Avg: 3.6 from 160 votes
|Type:||Trad, Snow, Alpine, Grade II|
|FA:||Walter Kiener, 1924|
|Page Views:||81,137 total · 346/month|
|Shared By:||Andrew Wellman on Dec 31, 2000|
|Admins:||Leo Paik, John McNamee, Frances Fierst, Monty, Monomaniac|
Kiener's Route, also known as the Mountaineer's Route, is on the East Face of Long's and climbs parallel to the Diamond on the left. To get to the route start hiking at the Long's Peak trailhead, and hike until you reach the cutoff for Chasm Lake. Hike to Chasm Lake, and contour around it to the right in the summer, or walk right over it in the winter. On the other side of the lake is Mill's Glacier and the bottom of the Lamb's Slide. The whole 2500 foot East Face is towering above you at this point, it's quite intimidating.
The Lamb's Slide is a 1000 foot snow/ice coulior that starts on the Mill's Glacier and cuts south under the Diagonal Wall. When you're at the bottom of it, it's fairly obvious. Strap on your crampons and climb this couloir at an angle of about 50 degrees for about 1000 feet. The conditions can vary from corn snow to powder to hard, dry ice. To be absolutely sure, it is a good idea to rope up and place a screw or two every ropelength. To save time, I would suggest simul-climbing.
Eventually on the right you come to a large ledge that is covered in loose rocks and scree and dirt. This is Broadway. Traverse Broadway for about 1000 feet. The most dangerous part of the climb is here when you must walk across a ledge and step around some blocks. The ledge is less than a foot wide here and a slip would have you plummeting all the way over the Diagonal Wall. There are one or two moves of 4th class. Most people are roped up here for safety sake, and there are a couple of fixed pins and horns that can easily be slung.

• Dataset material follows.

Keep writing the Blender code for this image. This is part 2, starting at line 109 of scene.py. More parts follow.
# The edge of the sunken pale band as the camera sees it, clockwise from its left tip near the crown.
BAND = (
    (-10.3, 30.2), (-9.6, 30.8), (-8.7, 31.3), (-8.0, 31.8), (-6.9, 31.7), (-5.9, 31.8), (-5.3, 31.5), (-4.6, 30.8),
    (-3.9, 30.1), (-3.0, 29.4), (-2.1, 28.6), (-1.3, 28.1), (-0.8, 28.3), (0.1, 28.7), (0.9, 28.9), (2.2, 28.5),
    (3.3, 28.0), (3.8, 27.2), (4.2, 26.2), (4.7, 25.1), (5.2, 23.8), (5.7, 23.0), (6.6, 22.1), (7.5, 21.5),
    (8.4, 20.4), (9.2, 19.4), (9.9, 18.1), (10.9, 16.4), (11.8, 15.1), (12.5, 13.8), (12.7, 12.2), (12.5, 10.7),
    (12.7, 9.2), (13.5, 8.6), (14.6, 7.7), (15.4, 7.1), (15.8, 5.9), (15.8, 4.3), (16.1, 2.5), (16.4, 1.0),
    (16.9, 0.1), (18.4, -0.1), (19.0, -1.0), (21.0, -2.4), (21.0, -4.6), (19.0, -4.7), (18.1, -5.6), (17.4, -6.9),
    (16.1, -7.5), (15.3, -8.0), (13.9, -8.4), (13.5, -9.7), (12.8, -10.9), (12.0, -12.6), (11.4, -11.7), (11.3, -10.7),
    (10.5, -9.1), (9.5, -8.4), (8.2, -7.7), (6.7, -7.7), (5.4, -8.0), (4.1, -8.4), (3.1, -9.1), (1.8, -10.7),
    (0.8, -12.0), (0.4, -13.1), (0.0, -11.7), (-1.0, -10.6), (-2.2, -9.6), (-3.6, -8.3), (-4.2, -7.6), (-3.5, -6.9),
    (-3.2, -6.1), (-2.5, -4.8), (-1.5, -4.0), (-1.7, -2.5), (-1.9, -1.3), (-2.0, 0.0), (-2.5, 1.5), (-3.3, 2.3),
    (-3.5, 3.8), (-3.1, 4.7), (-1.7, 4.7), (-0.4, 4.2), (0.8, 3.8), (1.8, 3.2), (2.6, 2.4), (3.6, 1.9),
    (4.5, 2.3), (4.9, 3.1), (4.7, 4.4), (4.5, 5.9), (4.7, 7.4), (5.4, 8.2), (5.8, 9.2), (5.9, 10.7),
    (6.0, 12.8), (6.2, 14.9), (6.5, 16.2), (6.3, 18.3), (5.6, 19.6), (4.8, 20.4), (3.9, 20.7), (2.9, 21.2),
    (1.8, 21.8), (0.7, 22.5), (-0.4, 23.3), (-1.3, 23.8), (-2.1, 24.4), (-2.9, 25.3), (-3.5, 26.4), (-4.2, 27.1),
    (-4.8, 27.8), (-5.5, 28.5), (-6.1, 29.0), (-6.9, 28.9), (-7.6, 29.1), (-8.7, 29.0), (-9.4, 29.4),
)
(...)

After this airy catwalk, you will come to the Notch Couloir. Depending on the season, this couloir can be a very dangerous avalanche hazard. Traverse the bottom of the couloir to ledges on the other side. There are many different ways to go from here and the easiest way is not obvious. Climb up dihedrals for about two pitches. The difficulty can vary from 4th class to 5.4, depending on where you go. Take a set of nuts and be roped up just in case you get yourself into a hairy position.
Above this is 3rd class scrambling up and left, staying generally along the edge of the Diamond. At the very top is a chimney that must be climbed. Here there are also a couple of options, so look for the easiest one. The climbing is about as difficult as down below, maybe 4th class to 5.4. After climbing the chimney for a pitch, you have a very short scramble up to the summit.
This route is good in both the summer and winter but may be a bit more classic in the winter. It will feel like you are climbing a peak much bigger than Long's. This also makes the Broadway traverse more interesting because of snow. I would recommend taking a picket or two in the winter. So, have fun climbing one of the most classic mountaineering routes in the Park!